To Wilson, the performance was indicative of a number of improvements Baez has made over the past year.
"Last year, I think everything was speeding up for him," Wilson said. "Basically, he was just swinging at everything they threw up to him. Everything was going so fast. He was just trying to do too much. Him going to big league camp, going to Spring Training and the work he's done, it obviously has paid off.
"Now, he's not afraid to fall behind 0-1, 0-2. That's the difference I see in Javy. He's not swinging as early in counts, being a lot more selective in his [at-bats] compared to last year."
The multi-homer game was the fourth for Baez this season, including a four-homer game with Daytona on June 10 -- the other three have been two-homer games with Tennessee. It was his second four-hit game in the Southern League, and he now has nearly as many homers in the Southern League (16) as he had in 76 Florida State League (17) games prior to his promotion.
All this after the shortstop struggled in his initial exposure against Double-A pitching, posting a .190 average with 14 strikeouts in his first 11 games. After some work with Wilson, the Puerto Rican has begun terrorizing Southern League pitchers as he did hurlers at every prior level.
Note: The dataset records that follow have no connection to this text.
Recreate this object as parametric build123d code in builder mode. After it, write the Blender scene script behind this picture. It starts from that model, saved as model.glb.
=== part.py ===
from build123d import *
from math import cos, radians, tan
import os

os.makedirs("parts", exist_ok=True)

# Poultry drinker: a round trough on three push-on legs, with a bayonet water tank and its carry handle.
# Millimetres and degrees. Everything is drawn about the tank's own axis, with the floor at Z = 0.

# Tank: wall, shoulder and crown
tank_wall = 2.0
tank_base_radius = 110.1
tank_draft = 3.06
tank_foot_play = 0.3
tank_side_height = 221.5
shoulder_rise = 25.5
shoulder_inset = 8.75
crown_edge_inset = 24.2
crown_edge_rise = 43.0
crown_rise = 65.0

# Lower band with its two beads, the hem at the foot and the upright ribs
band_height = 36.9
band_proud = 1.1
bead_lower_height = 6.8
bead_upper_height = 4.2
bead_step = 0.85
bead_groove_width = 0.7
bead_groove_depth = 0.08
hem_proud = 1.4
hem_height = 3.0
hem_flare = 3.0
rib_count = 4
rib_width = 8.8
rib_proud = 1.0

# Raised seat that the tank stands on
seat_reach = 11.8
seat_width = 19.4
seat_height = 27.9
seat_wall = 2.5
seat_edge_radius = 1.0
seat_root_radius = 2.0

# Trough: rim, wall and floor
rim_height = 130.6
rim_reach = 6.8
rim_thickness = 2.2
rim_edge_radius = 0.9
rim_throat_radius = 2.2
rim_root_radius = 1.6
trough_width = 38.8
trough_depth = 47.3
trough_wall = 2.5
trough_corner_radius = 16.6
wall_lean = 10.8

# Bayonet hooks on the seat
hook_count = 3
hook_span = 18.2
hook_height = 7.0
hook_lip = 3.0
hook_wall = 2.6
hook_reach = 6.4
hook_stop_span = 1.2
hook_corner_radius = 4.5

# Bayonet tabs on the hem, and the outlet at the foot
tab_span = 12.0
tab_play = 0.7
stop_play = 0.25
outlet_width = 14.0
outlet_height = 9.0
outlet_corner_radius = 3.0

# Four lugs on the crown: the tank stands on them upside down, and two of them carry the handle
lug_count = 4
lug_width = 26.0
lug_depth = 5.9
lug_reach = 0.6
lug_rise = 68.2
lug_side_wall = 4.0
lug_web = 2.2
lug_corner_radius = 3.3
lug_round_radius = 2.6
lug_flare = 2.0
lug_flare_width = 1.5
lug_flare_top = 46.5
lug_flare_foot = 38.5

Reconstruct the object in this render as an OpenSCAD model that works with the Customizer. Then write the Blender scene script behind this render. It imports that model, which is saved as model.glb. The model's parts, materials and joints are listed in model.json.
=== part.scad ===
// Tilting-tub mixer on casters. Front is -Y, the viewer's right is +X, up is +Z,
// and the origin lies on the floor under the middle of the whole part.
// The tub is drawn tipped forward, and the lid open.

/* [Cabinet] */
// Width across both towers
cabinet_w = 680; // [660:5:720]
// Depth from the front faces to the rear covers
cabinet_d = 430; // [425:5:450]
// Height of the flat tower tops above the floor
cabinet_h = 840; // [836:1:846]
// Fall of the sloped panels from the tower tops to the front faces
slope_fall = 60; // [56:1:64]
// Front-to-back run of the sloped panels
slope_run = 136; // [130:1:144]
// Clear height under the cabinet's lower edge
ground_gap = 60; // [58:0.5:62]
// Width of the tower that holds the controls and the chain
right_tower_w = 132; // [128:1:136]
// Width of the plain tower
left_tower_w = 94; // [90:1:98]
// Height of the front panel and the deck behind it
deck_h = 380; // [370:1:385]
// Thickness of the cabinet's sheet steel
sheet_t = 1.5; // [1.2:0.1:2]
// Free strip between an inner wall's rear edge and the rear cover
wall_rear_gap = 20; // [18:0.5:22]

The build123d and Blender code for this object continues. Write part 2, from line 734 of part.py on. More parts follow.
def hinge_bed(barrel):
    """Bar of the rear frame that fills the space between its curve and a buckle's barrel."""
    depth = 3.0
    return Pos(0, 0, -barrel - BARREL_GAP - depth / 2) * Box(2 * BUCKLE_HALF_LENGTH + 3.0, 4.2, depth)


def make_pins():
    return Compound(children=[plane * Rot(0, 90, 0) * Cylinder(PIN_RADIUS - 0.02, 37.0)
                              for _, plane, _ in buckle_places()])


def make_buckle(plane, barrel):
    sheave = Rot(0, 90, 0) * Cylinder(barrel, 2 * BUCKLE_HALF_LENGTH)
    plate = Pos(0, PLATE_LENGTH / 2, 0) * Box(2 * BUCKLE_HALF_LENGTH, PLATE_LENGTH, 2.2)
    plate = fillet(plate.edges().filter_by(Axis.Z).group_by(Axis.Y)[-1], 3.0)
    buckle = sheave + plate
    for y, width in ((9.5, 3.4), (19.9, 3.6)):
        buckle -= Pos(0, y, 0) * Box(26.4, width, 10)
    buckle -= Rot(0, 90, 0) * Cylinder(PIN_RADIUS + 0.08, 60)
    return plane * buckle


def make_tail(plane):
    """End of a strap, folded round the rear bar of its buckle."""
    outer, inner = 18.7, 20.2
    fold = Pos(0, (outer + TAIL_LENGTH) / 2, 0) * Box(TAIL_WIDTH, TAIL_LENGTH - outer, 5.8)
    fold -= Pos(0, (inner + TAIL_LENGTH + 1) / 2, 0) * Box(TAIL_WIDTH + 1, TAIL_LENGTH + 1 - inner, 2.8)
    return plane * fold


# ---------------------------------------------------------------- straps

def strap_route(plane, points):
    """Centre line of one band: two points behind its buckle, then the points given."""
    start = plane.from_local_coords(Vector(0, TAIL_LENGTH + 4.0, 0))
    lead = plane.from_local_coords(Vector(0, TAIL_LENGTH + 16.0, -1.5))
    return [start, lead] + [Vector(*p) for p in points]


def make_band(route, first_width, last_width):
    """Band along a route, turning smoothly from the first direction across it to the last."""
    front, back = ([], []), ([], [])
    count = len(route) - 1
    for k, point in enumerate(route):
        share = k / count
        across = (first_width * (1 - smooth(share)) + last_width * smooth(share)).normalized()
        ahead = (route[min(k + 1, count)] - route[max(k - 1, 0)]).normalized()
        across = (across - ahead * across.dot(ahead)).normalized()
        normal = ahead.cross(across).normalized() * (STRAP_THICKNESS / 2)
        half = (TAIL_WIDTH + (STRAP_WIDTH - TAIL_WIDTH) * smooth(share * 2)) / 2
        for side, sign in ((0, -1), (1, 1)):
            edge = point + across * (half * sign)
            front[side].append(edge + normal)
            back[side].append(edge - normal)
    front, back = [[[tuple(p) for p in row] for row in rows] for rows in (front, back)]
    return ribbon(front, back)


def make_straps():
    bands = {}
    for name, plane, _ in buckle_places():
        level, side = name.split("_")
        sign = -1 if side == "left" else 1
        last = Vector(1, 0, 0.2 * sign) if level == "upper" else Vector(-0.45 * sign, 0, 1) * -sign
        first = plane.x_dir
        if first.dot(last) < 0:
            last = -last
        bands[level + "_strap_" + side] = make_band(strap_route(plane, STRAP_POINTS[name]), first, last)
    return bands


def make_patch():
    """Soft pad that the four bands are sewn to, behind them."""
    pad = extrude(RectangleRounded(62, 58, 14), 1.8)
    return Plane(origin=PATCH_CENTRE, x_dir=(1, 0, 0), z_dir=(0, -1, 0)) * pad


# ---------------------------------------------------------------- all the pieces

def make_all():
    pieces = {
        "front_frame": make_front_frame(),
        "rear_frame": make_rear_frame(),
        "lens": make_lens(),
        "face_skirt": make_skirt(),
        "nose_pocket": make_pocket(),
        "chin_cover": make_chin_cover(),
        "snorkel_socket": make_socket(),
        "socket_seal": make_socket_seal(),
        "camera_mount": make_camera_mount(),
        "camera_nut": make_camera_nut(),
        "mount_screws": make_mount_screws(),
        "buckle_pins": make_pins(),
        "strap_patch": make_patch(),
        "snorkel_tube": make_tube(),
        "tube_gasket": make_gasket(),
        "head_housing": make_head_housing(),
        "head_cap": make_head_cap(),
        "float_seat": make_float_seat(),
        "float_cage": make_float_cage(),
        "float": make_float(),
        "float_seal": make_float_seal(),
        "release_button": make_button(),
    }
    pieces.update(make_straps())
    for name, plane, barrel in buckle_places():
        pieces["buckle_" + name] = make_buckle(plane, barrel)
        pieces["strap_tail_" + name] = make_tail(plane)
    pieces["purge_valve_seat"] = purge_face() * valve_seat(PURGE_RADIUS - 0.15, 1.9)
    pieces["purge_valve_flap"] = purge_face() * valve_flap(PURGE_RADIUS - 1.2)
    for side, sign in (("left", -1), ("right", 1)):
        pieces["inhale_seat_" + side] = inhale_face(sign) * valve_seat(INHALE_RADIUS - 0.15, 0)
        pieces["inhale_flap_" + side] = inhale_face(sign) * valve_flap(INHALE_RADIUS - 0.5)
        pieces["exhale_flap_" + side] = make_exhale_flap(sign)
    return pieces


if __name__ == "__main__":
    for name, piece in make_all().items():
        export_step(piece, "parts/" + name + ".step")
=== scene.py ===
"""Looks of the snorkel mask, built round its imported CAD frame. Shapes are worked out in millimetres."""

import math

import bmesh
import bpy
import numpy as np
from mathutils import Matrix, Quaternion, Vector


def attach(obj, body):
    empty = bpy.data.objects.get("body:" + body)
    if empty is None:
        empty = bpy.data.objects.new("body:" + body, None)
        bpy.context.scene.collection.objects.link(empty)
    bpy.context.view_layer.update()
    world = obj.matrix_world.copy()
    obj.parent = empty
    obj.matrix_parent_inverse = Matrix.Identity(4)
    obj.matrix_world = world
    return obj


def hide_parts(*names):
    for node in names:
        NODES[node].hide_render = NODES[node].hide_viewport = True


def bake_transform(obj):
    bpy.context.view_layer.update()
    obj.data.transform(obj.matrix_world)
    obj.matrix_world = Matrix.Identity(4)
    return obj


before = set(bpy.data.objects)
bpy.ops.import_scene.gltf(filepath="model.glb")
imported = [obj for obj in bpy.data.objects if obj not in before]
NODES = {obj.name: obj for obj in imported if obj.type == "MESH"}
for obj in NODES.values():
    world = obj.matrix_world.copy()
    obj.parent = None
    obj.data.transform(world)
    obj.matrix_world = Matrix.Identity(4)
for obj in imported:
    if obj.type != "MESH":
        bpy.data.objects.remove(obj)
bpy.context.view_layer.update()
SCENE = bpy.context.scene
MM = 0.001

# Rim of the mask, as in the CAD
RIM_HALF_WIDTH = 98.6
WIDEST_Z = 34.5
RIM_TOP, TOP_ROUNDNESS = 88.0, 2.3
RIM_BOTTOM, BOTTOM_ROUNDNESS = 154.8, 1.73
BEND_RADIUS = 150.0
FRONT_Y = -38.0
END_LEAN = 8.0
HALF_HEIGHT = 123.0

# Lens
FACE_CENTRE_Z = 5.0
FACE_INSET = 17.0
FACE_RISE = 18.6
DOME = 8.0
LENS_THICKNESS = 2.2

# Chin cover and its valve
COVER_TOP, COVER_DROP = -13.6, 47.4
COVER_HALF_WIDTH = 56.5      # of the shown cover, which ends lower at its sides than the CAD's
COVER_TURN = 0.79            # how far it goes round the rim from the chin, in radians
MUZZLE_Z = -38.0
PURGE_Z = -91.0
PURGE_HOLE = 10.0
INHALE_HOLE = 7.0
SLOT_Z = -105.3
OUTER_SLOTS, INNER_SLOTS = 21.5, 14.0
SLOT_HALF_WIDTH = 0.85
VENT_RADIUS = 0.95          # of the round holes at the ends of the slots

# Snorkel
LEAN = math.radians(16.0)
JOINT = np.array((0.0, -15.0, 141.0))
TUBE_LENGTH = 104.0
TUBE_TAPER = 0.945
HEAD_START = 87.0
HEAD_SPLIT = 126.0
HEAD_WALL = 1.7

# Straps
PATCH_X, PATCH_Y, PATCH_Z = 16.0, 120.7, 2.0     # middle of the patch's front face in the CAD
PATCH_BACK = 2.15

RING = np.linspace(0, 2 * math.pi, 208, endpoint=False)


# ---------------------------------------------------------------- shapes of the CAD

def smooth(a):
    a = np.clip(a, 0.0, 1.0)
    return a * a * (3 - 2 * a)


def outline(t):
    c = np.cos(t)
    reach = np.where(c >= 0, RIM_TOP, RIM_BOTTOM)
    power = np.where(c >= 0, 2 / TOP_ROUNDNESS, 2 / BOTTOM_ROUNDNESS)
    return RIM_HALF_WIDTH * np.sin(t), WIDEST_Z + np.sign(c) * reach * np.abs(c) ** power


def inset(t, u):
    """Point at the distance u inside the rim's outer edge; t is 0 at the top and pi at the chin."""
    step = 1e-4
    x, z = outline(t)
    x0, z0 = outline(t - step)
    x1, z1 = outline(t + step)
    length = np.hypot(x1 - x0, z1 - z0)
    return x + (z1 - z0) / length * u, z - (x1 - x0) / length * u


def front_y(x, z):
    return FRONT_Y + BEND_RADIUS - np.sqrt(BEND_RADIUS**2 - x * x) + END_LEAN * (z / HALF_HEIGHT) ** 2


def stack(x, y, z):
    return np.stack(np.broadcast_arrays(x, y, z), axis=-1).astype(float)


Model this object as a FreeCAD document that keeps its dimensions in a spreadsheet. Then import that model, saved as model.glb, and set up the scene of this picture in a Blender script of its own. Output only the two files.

In 20 August games, the 20-year-old is hitting .407 with five roundtrippers and a 1.184 OPS.
"I think, more or less, when pitches are in the zone, he's laying off the sliders and getting his pitch to hit," Wilson said. "That's what we talk about every time in pregame. Talk about the pitcher you'll face, what you'll see. He's a student of the game, and it's paying off. He looks so comfortable at the plate."